Here is post number five containing my review and thoughts on Daniel Kirk’s newest volume, A Man Attested by God: The Human Jesus of the Synoptic Gospels. Today we will examine Kirk’s arguments regarding the noteworthy Son of Man in Daniel 7 and later extrabiblical sources. I will also comment briefly on his conclusions for the first chapter. Here are a few bullet points covering his arguments along with a few comments from me in italics.
- The Son of Man in Daniel – I am happy to say that Kirk came to the same conclusion that I have in the past regarding the function of Daniel 7, a vision which deals with the problem nations by moving from chaotic animals back to the idealized role of humanity in Genesis 1 (where humans rule over the animals). Just as the beasts represents nations, so too does the Son of Man represent Israel as a nation/people, albeit as a single figure. Much discussion and conversation with John Collins regarding the interpretation of the “holy ones” (angels or humans). Here Kirk sees the Son of Man as one enthroned alongside God in heaven and receiving universal worship, although still existing as a human figure (rather than angelic). He also notes that the Son of Man, having suffered persecution from the “little horn” in Daniel 7, is vindicated precisely as a suffering figure. It will be interesting to see where Kirk ends up going with this line of argumentation, as I can already see the dialogue with Jesus and the priest in Mark 14 as a strong candidate for this evidence.

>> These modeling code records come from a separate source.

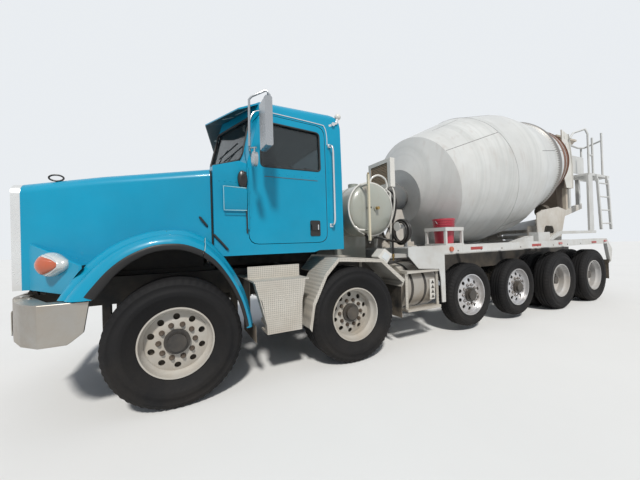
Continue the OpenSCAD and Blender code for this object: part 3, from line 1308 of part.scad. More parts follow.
translate([front_axle_x, 0, 0]) {
    frame_rails();
    front_bumper();
    powertrain();
    front_axle();
    pusher_axles();
    drive_axles();
    exhaust();
    fuel_tanks();
    step_boxes();
    fender_backs();
    second_fenders();
    mud_flaps();
    cab_shell();
    sun_visor();
    cab_glass();
    cab_interior();
    seats();
    water_tank();
    oil_cooler();
    front_pedestal();
    drum_drive();
    rear_pedestal();
    body_frame();
    charge_hopper();
    platform();
    bucket();
    hose_run();
    wash_hose();
    hose_nozzle();
    marker_lamps();
    hood();
    grille();
    door(1);  // door_left
    door(-1);  // door_right
    door_glass(1);  // door_glass_left
    door_glass(-1);  // door_glass_right
    mirror_set(1);  // mirror_left
    mirror_set(-1);  // mirror_right
    knuckle(1);  // knuckle_left
    knuckle(-1);  // knuckle_right
    drum();
    roller(1);  // roller_left
    roller(-1);  // roller_right
    chute_swivel();
    main_chute();
    fold_chute();
    lift_barrel();
    lift_rod();
    wheel(0, 1);  // wheel_1_left
    wheel(0, -1);  // wheel_1_right
    wheel(1, 1);  // wheel_2_left
    wheel(1, -1);  // wheel_2_right
    wheel(2, 1);  // wheel_3_left
    wheel(2, -1);  // wheel_3_right
    wheel(3, 1);  // wheel_4_left
    wheel(3, -1);  // wheel_4_right
    wheel(4, 1);  // wheel_5_left
    wheel(4, -1);  // wheel_5_right
    wheel(5, 1);  // wheel_6_left
    wheel(5, -1);  // wheel_6_right
}
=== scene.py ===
"""Dresses the frame of a six-axle concrete mixer truck: its finishes, small pieces, cord and stage.

Places are metres measured from the front axle: x forward, y to the truck's left, z up from the ground.
"""
import json
import math

import bpy
import bmesh
from mathutils import Matrix, Vector
from mathutils.bvhtree import BVHTree


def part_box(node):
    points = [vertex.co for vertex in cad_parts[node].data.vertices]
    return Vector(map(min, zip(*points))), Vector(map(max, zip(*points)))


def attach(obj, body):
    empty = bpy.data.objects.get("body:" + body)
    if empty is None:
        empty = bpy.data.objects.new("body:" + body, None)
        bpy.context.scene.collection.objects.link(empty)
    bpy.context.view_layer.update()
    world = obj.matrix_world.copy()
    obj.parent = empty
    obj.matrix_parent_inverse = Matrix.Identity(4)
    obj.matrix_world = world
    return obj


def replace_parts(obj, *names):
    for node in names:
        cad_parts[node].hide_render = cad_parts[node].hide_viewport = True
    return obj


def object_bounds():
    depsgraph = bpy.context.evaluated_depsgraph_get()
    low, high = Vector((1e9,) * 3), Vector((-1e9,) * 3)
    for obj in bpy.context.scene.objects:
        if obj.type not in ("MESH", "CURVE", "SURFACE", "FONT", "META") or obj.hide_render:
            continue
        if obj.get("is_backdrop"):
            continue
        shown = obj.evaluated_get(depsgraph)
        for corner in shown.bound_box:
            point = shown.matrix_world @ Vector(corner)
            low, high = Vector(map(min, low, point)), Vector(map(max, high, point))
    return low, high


bl_info = {
    "name": "Concrete mixer truck",
    "version": (1, 0, 0),
    "blender": (4, 5, 0),
    "location": "View3D > Sidebar > Mixer truck",
    "description": "Dresses the frame of a concrete mixer truck with its finishes and small pieces",
    "category": "Object",
}

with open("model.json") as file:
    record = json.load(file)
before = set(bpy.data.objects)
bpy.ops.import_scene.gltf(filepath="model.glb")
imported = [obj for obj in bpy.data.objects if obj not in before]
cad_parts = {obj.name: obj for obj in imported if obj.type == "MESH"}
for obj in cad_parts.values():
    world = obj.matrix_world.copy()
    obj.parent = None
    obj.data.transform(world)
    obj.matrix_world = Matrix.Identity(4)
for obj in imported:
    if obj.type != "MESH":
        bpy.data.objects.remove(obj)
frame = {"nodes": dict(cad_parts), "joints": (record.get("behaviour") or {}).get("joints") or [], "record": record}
FRAME_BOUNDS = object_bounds()
JOINTS = {joint["name"]: joint for joint in frame["joints"]}
NODE_BODY = {node: body for body, nodes in frame["record"]["behaviour"]["bodies"].items() for node in nodes}
# Front axle, from which the places of this file are measured
AXLE_X = JOINTS["steer_left"]["pos_m"][0]
SIDES = {"left": 1, "right": -1}


def at(x, y, z):
    """A place measured from the front axle on the ground, in the frame's metres."""
    return Vector((AXLE_X + x, y, z))


# Settings

def colour_setting(name, text, value):
    return bpy.props.FloatVectorProperty(
        name=name, description=text, subtype="COLOR", size=3, min=0.0, max=1.0, default=value)


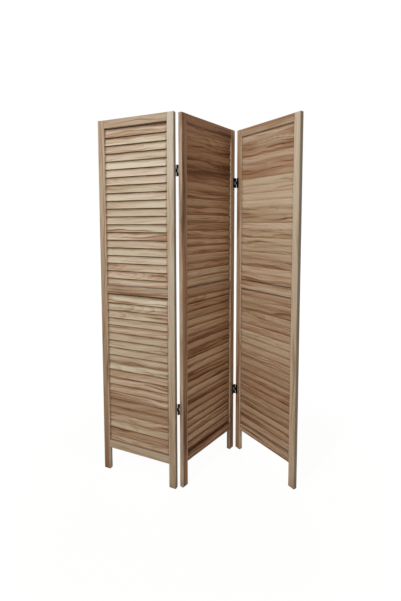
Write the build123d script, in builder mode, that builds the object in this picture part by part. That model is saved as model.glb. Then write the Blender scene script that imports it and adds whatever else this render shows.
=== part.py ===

- Son of Man in 1 Enoch – The Son of Man here is reckoned quite clearly as the “messiah” and is the recipient of universal worship. He also possesses glory, might, and the authority to judge secret things. This Son of Man even judges the angels, suggesting that he is categorically distinct from them. Kirk notes that even Hurtado regards 1 Enoch’s Son of Man as “God’s chief agent.” Kirk correctly points out that the Son of Man is openly identified with Enoch. Of no small importance is Kirk’s suggestion that Enoch is better understood as a human translated to heaven before returning to judge as messiah rather than preexisting in heaven before his earthly life. Furthermore, the supposed reference to preexistence might better be explained as a development of Psa 72:17 where the messiah’s name was before the sun. Matters are complicated because it is difficult to know for certain if chapter 71 of 1 Enoch, where the reference to Enoch appears, is original to the Similitudes. In a footnote Kirk argues that concluding that the Son of Man in 1 Enoch possesses personal preexistence is debatable. It would clearly seem that this issue of whether 1 Enoch teaches literal preexistence of a messiah figure has been reopened by Kirk’s analysis, and this interpreted move will be welcomed by many readers.
- Son of Man in 3 Enoch – Enoch is again identified as a heavenly figure. This time, however, he is described by Rabbi Ishmael as greater than all the princes, more exalted than the angels, more honored than all the hosts, and elevated over all in sovereignty, greatness, and glory. This is surely a lot to say about a human being and is therefore pertinent evidence for Kirk’s “idealized human figure” thesis.
- Prayer of Enosh (4Q369) – This passage does not specifically deal with Daniel’s Son of Man, but it does piggyback on Enoch’s exalted status (and 1 Enoch was a highly cherished textual tradition at Qumran). This document described Enoch as God’s firstborn son, prince, and ruler over the world. In fact, the father-son relationship is precisely what enables Enoch to possess this role of rulership. The same could be said about the implications of 2 Sam 7:14 and Psa 2:7.
- Son of Man in 4 Ezra – Although this text clearly comes after the destruction of the temple in 70 CE, it shows how the traditions developed from what is articulated back in Daniel 7. The Son of Man in 4 Ezra is none other than the messiah, the son of God. This messiah figure suffers death after a 400 year reign, and so is not an eternal figure. He plays the role of judge and deliverer, both in a manner which mediates God’s initial initiative. Kirk considers these configurations ample examples of participation in the divine identity (re: Bauckham) in a manner which does not equate the Son of Man with God but instead acts as one standing in for and act on behalf of God. Kirk rightly notes that the Son of Man in 4 Ezra is a preexisting figure and does not debate this as he does in regard to 1 Enoch.
It is interesting to see how the Son of Man tradition develops over a period of 250 years. Granted, 250 years is no short span of time, as America has been an independent nation for around that much time and a lot has taken place during that period.
Kirk concludes his massively important (and what I regard as highly persuasive) survey of Jewish literature with some noteworthy quotes. I thought this one best represented the fruit of his argumentation thus far in the book:
…being identified with God is not the same as being identified as God…we find in early Jewish literature wide-ranging claims for various human figures sharing in the divine identity, without any sense that this puts pressure on the inherent identity of God, demanding its reconfiguration. (p.174)
My take on this first chapter is that it could have been an entire book itself, one which would have (indeed it does have) massive implications for understanding Jesus’ relationship with God in all of the NT documents, not just the Synoptics.